妻への愛を写し、その愛に破滅した、ある写真家の物語

———再評価が進んでいるものの、深瀬の名は日本でもそこまで一般的ではありません。彼を知るきっかけは、彼と妻・洋子の関係に焦点を当てたイギリスの新聞記事だったそうですね。

マーク・ギル

もともと日本の文化が好きでしたが、その記事に触れた瞬間、映画作家として自然に思いました。深瀬の物語を探求したいと。リサーチを進めるに従い、彼の混沌とした人生を知り、彼が撮った写真に魅了されていきました。

カラスを写した写真が世界的に高く評価されていますが、それ以前の彼の写真は洋子との関係性から生まれています。もしかしてカラスの写真すら、洋子と離別した悲しみから生まれたのかもしれない。リサーチの過程では洋子さん本人にも話を聞くことができ、深瀬の関係者の協力を得て、この物語を作り上げていきました。

———深瀬が洋子との関係に葛藤を抱き、次第に狂気に駆られていく様子が、本作ではまざまざと描かれます。

ギル

すべての結婚生活が葛藤を伴うものですが、深瀬と洋子の場合、端(はな)から破局を迎える運命だったような気がします。写真家として認められたいと切望する深瀬だけでなく、モダンな女性だった洋子にも、表現者としての野心があった。2人の間には競争心があったはずです。でも悲しい運命が予見できたにもかかわらず、2人には心の準備ができていませんでした。

———本作は実在の人物をリアリスティックに描くと同時に、幻想的なカラスの化身を登場させ、そこに深瀬の葛藤を映します。

ギル

深瀬の関係者にリサーチして、彼には2つの顔があったことがわかりました。クレイジーな酔っ払いの顔と、しらふのときの静かな顔です。
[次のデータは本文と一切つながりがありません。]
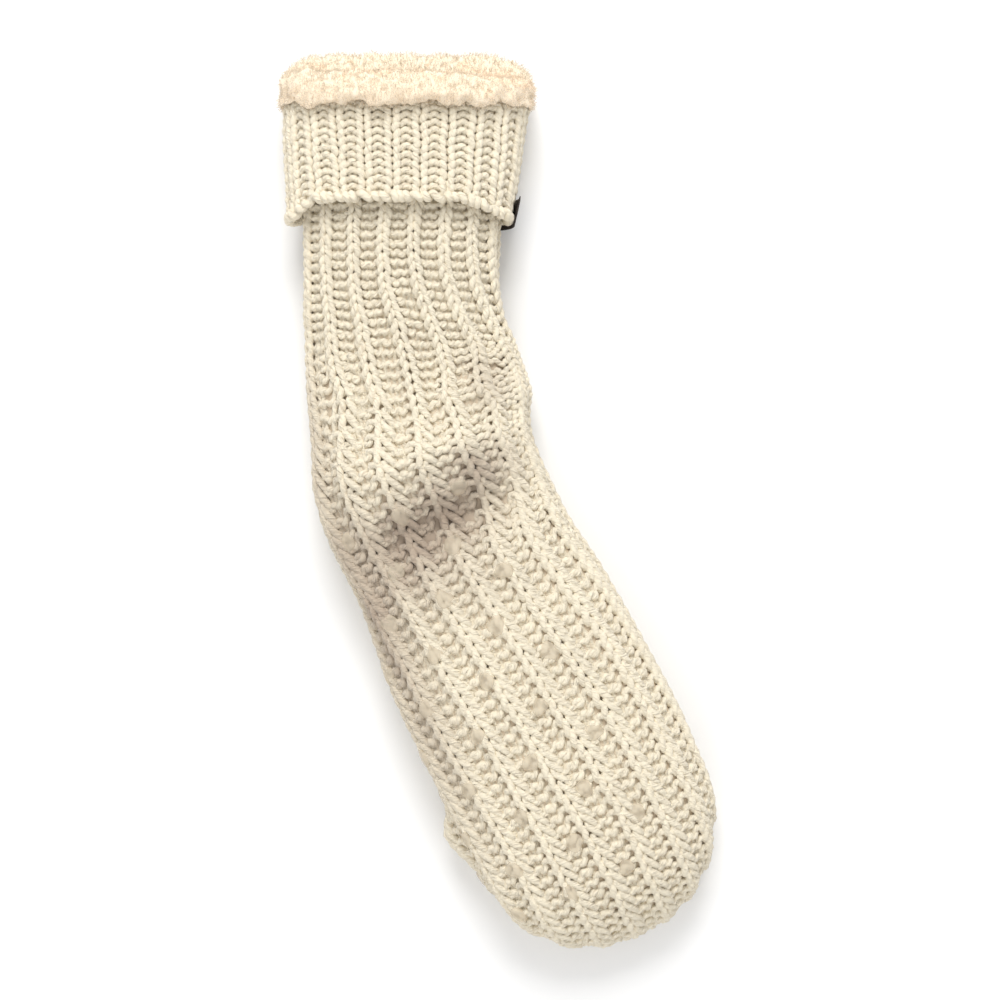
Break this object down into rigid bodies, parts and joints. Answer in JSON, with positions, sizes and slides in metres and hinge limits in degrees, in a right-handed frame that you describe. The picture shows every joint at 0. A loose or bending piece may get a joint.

静かなときの彼の内面をどう表現するかを考えたとき、背丈が7フィートあるカラスのイメージが思い浮かびました。

———カラスの化身は、深瀬の心の闇を代弁しますが、このように独創的な脚色は、実話に基づく日本の映画ではきわめて稀です。

ギル

それが可能になったのは、洋子さんをはじめ、深瀬の関係者と信頼関係を築くことができたからです。カラスの化身は、改稿を進める途中で脚本に登場しましたが、みんなそれを読んですぐに気に入ってくれました。

———深瀬を演じる浅野忠信さんは、これまでの彼の作品でもベストと言っていい演技を見せています。以前から彼の存在は知っていましたか?

ギル

イギリスで『殺し屋1』を観て、一目で恋に落ちました。それ以降、ずっと彼のキャリアを追いかけ続けていました。本作の製作を始めたとき、想定するキャストリストをプロデューサーに提出しましたが、深瀬役には浅野さんの名前しか書きませんでした。彼が無理なら、この作品は実現しないとすら思っていたんです。コロナ禍に初めてリモートで顔合わせをしたんですが、すぐに「Fuckin' Do It!」という状態になりました(笑)。

———あっという間に意気投合したんですね。本作の素晴らしい演技を、彼からどうやって引き出しましたか?

ギル

彼と実際に会うことができたのは衣装合わせのときでしたが、その様子を見てパーフェクトだと思いました。彼は本当に優れた俳優です。監督の仕事は90%がキャスティング。キャスティングが終われば、あとは俳優を信頼して、やりたいようにやってもらうことが大切です。信頼することが、いちばんの仕事と言っていいかもしれません。僕は監督として、ただ彼の言葉に耳を傾け、彼の演技を見ていた。結果的に彼は、素晴らしい仕事をやってのけてくれました。

マーク・ギル
『レイブンズ』
監督:マーク・ギル/出演:浅野忠信、瀧内公美/1992年に脳障害を負い、闘病生活の末、2012年に亡くなった鬼才・深瀬昌久の生涯。洋邦の音楽を織り交ぜ、純粋だった写真家の悲哀を描き出す。3月28日、TOHOシネマズ シャンテほかで全国公開。